── DATASET RECORDS ──

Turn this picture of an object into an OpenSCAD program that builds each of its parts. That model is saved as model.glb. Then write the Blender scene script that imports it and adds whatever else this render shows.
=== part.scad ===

───
── DATASET RECORDS ──

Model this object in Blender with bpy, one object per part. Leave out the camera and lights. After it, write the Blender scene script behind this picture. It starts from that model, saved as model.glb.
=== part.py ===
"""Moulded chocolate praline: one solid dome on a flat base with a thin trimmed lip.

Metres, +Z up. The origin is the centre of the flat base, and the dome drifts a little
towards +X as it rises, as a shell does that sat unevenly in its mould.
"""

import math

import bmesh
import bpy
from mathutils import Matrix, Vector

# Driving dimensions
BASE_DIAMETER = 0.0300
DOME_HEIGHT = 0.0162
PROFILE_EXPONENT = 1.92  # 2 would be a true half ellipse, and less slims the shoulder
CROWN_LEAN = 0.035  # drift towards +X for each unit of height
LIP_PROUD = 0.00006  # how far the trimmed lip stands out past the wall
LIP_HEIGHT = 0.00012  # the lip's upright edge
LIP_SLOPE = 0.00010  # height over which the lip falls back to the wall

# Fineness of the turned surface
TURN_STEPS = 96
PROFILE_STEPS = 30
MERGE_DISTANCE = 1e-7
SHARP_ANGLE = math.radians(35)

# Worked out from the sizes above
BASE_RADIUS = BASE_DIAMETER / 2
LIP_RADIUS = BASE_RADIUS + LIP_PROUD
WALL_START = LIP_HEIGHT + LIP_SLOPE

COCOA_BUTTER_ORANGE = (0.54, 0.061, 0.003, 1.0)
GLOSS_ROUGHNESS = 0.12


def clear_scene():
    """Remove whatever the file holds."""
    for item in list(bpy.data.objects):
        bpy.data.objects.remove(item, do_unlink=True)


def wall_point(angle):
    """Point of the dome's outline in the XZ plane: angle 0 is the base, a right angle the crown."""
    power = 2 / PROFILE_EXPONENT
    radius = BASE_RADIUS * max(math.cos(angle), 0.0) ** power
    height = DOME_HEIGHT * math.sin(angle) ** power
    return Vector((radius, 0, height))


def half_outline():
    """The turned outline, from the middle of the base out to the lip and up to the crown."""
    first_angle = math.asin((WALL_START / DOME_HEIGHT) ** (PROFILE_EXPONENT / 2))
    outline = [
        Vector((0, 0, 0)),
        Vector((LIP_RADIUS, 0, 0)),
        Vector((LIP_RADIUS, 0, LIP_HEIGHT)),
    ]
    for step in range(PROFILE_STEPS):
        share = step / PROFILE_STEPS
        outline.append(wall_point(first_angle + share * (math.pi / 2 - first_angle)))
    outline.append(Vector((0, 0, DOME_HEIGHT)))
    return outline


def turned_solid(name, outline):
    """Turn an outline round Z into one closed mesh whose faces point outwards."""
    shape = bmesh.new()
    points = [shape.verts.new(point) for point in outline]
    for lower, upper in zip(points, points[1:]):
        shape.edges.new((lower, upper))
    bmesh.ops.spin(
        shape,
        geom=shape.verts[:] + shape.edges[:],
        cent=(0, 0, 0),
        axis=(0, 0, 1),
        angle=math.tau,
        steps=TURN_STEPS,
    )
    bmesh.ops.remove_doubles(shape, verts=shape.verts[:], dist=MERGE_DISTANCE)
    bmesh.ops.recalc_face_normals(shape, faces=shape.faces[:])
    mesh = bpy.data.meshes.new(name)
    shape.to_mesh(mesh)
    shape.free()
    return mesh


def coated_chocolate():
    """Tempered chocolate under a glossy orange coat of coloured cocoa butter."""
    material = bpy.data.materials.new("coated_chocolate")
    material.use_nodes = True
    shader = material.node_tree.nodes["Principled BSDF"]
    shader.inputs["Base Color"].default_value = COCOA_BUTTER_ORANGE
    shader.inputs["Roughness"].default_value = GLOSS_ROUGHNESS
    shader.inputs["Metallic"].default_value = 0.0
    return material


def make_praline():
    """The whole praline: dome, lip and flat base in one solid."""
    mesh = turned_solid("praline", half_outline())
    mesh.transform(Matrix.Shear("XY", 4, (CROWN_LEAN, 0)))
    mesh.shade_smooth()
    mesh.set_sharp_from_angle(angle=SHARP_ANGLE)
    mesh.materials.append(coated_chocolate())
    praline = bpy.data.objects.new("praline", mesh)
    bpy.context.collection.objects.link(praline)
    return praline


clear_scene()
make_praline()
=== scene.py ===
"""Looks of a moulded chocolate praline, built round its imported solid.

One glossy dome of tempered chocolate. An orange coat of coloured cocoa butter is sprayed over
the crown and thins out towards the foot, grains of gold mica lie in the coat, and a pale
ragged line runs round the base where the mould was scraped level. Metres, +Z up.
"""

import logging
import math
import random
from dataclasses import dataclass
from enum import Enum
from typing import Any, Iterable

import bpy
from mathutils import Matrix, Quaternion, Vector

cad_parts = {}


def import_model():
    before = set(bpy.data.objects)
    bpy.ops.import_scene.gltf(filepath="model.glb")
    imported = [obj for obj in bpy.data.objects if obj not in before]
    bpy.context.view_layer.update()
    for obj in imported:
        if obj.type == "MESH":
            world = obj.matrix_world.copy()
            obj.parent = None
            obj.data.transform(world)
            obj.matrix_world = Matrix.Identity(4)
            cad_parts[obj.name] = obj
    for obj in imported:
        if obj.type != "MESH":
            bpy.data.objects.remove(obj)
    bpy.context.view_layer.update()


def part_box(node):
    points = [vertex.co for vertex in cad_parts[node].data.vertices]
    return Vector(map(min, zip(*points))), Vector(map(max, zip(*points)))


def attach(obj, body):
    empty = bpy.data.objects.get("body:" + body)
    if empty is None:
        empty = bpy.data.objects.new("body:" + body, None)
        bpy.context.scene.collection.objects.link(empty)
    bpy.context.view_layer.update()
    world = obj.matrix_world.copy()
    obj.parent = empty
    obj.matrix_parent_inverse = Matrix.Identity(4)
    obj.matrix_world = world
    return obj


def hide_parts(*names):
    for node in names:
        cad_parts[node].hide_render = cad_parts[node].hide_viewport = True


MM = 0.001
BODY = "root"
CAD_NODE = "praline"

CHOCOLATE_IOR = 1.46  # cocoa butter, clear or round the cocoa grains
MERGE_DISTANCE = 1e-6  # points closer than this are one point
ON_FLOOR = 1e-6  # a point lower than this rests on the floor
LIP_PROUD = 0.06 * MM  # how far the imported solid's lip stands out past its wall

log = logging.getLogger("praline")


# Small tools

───

■ EXERCISE REQUIREMENTS: Your task is to extract exactly the lines starting at the line with "Model this object" and ending at the line with "from mathutils import Matrix, Vector", including both ends, and no other lines.

■ WORKED ANSWER:
Model this object in Blender with bpy, one object per part. Leave out the camera and lights. After it, write the Blender scene script behind this picture. It starts from that model, saved as model.glb.
=== part.py ===
"""Moulded chocolate praline: one solid dome on a flat base with a thin trimmed lip.

Metres, +Z up. The origin is the centre of the flat base, and the dome drifts a little
towards +X as it rises, as a shell does that sat unevenly in its mould.
"""

import math

import bmesh
import bpy
from mathutils import Matrix, Vector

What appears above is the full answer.